Hérode fit une bonne communication entre les prêtres
et les mages de sorte que chaque groupe finit par disposer de l’information
qui lui manquait. Quoi de plus fructueux que cette concertation entre
les savants et les religieux ? Il semblerait que l’Emmanuel ne
puisse être trouvé et reconnu qu’à travers
une mise en commun des connaissances, celles qui viennent de l’observation
de l’Univers et celles qui viennent des croyances transmises de
génération en génération.
Cependant les mages se précipitèrent à
Bethléem, tandis que les prêtres repartirent tranquillement
vaquer à leurs occupations. Nous voyons donc deux types de personnages.
Celui des religieux qui savent déjà tout
sur le Messie, le situent très bien grâce à l’Écriture,
mais préfèrent ne pas savoir qu’il est arrivé,
de sorte qu’ils l’attendent toujours, bien installés
dans le service du temple. Ils restent enfermés dans les murs
de Jérusalem, alors que Bethléem est à dix kilomètres
de chez eux. Ils ne veulent pas reconnaître que c’est maintenant
qu’il faut se lever, prendre son bâton et aller à
la rencontre du porteur de l’espérance du monde.
Au contraire, les autres personnages, les mages, situent
mal le nouveau-né, dans la culture juive comme dans la géographie
d’Israël. Ils ne savent pas très bien quel sera le
rôle de ce « roi des juifs », mais ils ont compris,
grâce à leur science profane que c’était maintenant
qu’il fallait réagir et entreprendre courageusement ce long
voyage, traverser le désert, pour rendre hommage et soutenir
ce petit d’homme qui apportera à l’humanité
le plus grand message d’amour.
Entre ceux qui savaient et ne bougeaient pas,
et ceux qui bougeaient sans trop savoir….

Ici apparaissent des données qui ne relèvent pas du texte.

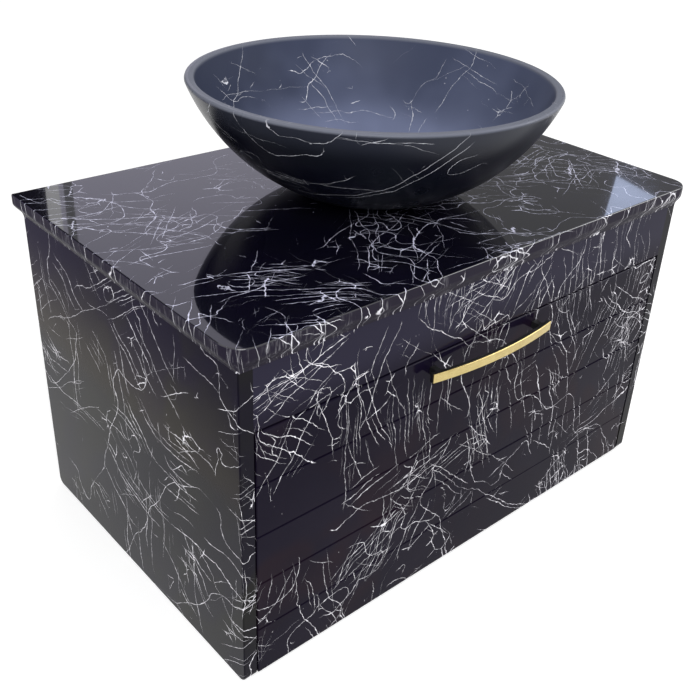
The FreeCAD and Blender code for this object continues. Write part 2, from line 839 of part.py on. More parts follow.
# Runners: three rolled channels a side, nested and carried on caged balls. A section is drawn with its first
# coordinate counted from the cabinet's side towards the drawer, and mirrored for the left-hand runner.
race = ball_radius * 2 + ball_clearance * 2
outer_half = runner_height / 2
middle_half = outer_half - runner_gauge - race
inner_half = middle_half - runner_gauge - race
outer_tip = runner_thickness - runner_step
middle_web = runner_step
middle_tip = runner_thickness - runner_gauge - ball_clearance
inner_tip = middle_web + runner_gauge + runner_step
cabinet_screw_shares = (0.1, 0.5, 0.9)
drawer_screw_shares = (0.1, 0.9)


def mirrored(upper):
    """A whole section from its upper half."""
    return upper + [(across, -up) for across, up in reversed(upper)]


def channel_section(web, tip, half, lip):
    """A channel with its web at web and its flanges out to tip, each ending in a lip where one is given."""
    gauge = runner_gauge if tip.value > web.value else -runner_gauge
    inside = half - runner_gauge
    lipped = [(tip, inside - lip), (tip - gauge, inside - lip), (tip - gauge, inside)]
    return mirrored([(web, half), (tip, half)] + (lipped if lip is not zero else [(tip, inside)]) + [
        (web + gauge, inside)])


def cage_section(web, tip, half):
    """A strip folded into a channel whose flanges lie in the middle of the races."""
    fold = half + race / 2
    low = fold - cage_gauge / 2
    high = fold + cage_gauge / 2
    return mirrored([(web, high), (tip, high), (tip, low), (web + cage_gauge, low)])


def rolled(name, section, sign, length, y):
    """A section drawn out along Y beside the cabinet's side."""
    body = doc.addObject("PartDesign::Body", name)
    profile = new_sketch(body, name + "_section", "XZ_Plane")
    trace(profile, [(across * -sign if across is not zero else zero, up) for across, up in section])
    pad(body, profile, length, reverse=True)
    return place(body, inner_x * sign, y, runner_z)


def caged_balls(label, sign, web, tip, half):
    """One cage and its balls, half way along the runner."""
    start = box_y + (runner_length - cage_length) / 2
    strip = rolled(label + "_strip", cage_section(web, tip, half), sign, cage_length, start)
    up = half + race / 2
    x = (inner_x - (web + cage_gauge + tip) / 2) * sign
    spacing = cage_length / ball_count
    holes = []
    balls = []
    for i in range(int(ball_count.value)):
        y = start + spacing * i + spacing / 2
        hole_length = up * 2 + cage_gauge * 2
        holes.append(rod(f"{label}_hole_{i}", ball_radius + cage_clearance, hole_length, x, y,
                         runner_z - up - cage_gauge))
        for level, z in (("upper", runner_z + up), ("lower", runner_z - up)):
            ball = doc.addObject("Part::Sphere", f"{label}_{level}_ball_{i}")
            bind(ball, "Radius", ball_radius)
            balls.append(place(ball, x, y, z))
    piece(label, group(label + "_group", [cut(label + "_pierced", strip, holes)] + balls))


def runner(side, sign):
    """Lays one runner's channels, cages and screws, and returns its two sets of screws."""
    label = "runner_" + side
    sections = {
        label + "_outer": channel_section(zero, outer_tip, outer_half, runner_lip),
        label + "_middle": channel_section(middle_web, middle_tip, middle_half, zero),
        label + "_inner": channel_section(runner_thickness, inner_tip, inner_half, zero),
    }
    for name, section in sections.items():
        piece(name, rolled(name + "_body", section, sign, runner_length, box_y))
    caged_balls(f"ball_cage_{side}_outer", sign, middle_web - cage_gauge - cage_clearance,
                outer_tip - runner_gauge - cage_clearance, middle_half)
    caged_balls(f"ball_cage_{side}_inner", sign, middle_web + runner_gauge + cage_clearance,
                runner_thickness - runner_gauge - cage_clearance, inner_half)
    cabinet = []
    for i, share in enumerate(cabinet_screw_shares):
        at = [(inner_x - runner_gauge) * sign, box_y + runner_length * share, runner_z]
        labels = [label + "_outer", "side_panel_" + side]
        name = f"{label}_cabinet_screw_{i}"
        cabinet.append(drive(labels, name, at, (sign, 0, 0), runner_screw_length, runner_gauge))
    drawer = []
    for i, share in enumerate(drawer_screw_shares):
        at = [(box_half + runner_gauge) * sign, box_y + runner_length * share, runner_z]
        labels = [label + "_inner", "drawer_side_" + side]
        name = f"{label}_drawer_screw_{i}"
        drawer.append(drive(labels, name, at, (-sign, 0, 0), runner_screw_length, runner_gauge))
    return cabinet, drawer


left_screws, right_screws = [runner(side_name, side_sign) for side_name, side_sign in SIDES.items()]
piece("runner_cabinet_screws", group("cabinet_screw_group", left_screws[0] + right_screws[0]))
piece("runner_drawer_screws", group("drawer_screw_group", left_screws[1] + right_screws[1]))

# Handle: a black bowed strap on two posts, with a brass strip laid on its face.
bow_sag = handle_reach - handle_end_reach
bow_half = handle_length / 2
bow_radius = (bow_half * bow_half + bow_sag * bow_sag) / (bow_sag * 2)
face_back = handle_end_reach - handle_face_thickness
strap_back = face_back - handle_body_thickness


def bowed_band(body, name, back, thickness):
    """A strap between two equal arcs a thickness apart, its ends standing off the drawer front by back."""
    plan = new_sketch(body, name, "XY_Plane")
    front = back + thickness
    corners = [(-bow_half, -back), (bow_half, -back), (bow_half, -front), (-bow_half, -front)]
    trace(plan, corners, {0: (bow_radius, -1), 2: (bow_radius, 1)})
    return pad(body, plan, handle_height)


def handle():
    bow = doc.addObject("PartDesign::Body", "handle_bow_body")
    bowed_band(bow, "bow_plan", strap_back, handle_body_thickness)
    posts = new_sketch(bow, "post_plan", "XY_Plane", (handle_height - handle_post_height) / 2)
    for sign in SIDES.values():
        left = handle_pitch / 2 * sign - handle_post_width / 2
        trace(posts, rectangle_corners(left, -face_back, handle_post_width, face_back))
    pad(bow, posts, handle_post_height)
    strip = doc.addObject("PartDesign::Body", "handle_face_body")
    band = bowed_band(strip, "face_plan", face_back, handle_face_thickness)

    def front_arris_edge(edge):
        level = near(edge.BoundBox.ZLength, 0) and edge.BoundBox.XLength > bow_half.value
        return level and edge.BoundBox.YMin < -(face_back + bow_sag + handle_face_thickness / 2).value

    dress(strip, "Chamfer", band, handle_arris, front_arris_edge)
    for label, body in (("handle_bow", bow), ("handle_face", strip)):
        piece(label, place(body, -handle_offset, front_y, handle_z - handle_height / 2))
    screws = []
    for side, sign in SIDES.items():
        at = [handle_pitch / 2 * sign - handle_offset, box_y, handle_z]
        length = front_thickness + handle_screw_depth
        screws.append(drive(["drawer_front", "handle_bow"], f"handle_screw_{side}", at, AGAINST_Y, length))
    piece("handle_screws", group("handle_screw_group", screws))


handle()


def finish(label, blank):
    """Drills a piece's holes and gives it its name."""
    tools = drillings[label]
    finished = cut(label + "_finished", blank, tools) if tools else blank
    finished.Label = label
    return finished


sub_parts = [finish(label, blank) for label, blank in pieces.items()]
doc.recompute()

for obj in doc.Objects:
    if "Invalid" in obj.State or "Error" in obj.State:
        raise RuntimeError(f"{obj.Name} ({obj.Label}) failed: {obj.State}")
for part in sub_parts:
    if part.Shape.isNull() or not part.Shape.isValid() or part.Shape.Volume <= 0:
        raise RuntimeError(f"{part.Label} has no valid solid")

os.makedirs("parts", exist_ok=True)
for part in sub_parts:
    part.Shape.exportStep(f"parts/{part.Label}.step")
print(f"{len(sub_parts)} sub-parts, {sum(len(part.Shape.Solids) for part in sub_parts)} solids")
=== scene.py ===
import math

import bmesh
import bpy
from mathutils import Matrix, Vector


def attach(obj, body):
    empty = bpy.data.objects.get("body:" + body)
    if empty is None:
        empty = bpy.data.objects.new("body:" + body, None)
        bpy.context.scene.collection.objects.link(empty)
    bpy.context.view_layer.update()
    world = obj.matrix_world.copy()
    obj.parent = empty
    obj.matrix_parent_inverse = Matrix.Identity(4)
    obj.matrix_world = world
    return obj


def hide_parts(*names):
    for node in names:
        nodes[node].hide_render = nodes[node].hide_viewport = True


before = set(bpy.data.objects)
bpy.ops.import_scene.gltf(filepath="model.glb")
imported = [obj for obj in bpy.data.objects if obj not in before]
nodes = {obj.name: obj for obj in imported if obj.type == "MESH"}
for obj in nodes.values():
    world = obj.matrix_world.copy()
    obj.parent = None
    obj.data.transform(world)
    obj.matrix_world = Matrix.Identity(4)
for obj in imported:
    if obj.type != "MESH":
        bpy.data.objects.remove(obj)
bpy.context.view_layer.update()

print("frame loaded:", len(nodes), "nodes")


class Wire:
    # one output socket, with the operators that the node maths uses
    def __init__(self, graph, socket):
        self.graph = graph
        self.socket = socket

    def __add__(self, other):
        return self.graph.maths("ADD", self, other)

    def __sub__(self, other):
        return self.graph.maths("SUBTRACT", self, other)

    def __rsub__(self, other):
        return self.graph.maths("SUBTRACT", other, self)

    def __mul__(self, other):
        return self.graph.maths("MULTIPLY", self, other)

    def __truediv__(self, other):
        return self.graph.maths("DIVIDE", self, other)

    def __abs__(self):
        return self.graph.maths("ABSOLUTE", self)

    __radd__ = __add__
    __rmul__ = __mul__

    def orMore(self, other):
        return self.graph.maths("MAXIMUM", self, other)

    def output(self, name):
        return Wire(self.graph, self.socket.node.outputs[name])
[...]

Finalement, l’enfant Jésus ne fut soutenu
que par les humbles, les bergers, et par les étrangers, venus
de très loin lui apporter les parfums et les douceurs de l’Orient.
Je me demande si, dans notre religion chrétienne,
nous n’avons pas parfois ce réflexe de penser bien connaître
le Messie par l’Écriture et d’attendre tranquillement
son retour du ciel, plutôt que d’aller aujourd’hui à
sa rencontre et se laisser bousculer par ses exigences. Tant que nous
l’attendons, nous ne sommes pas en retard. Mais ne serait-ce pas
lui qui nous attend à Bethléem ? Depuis si longtemps.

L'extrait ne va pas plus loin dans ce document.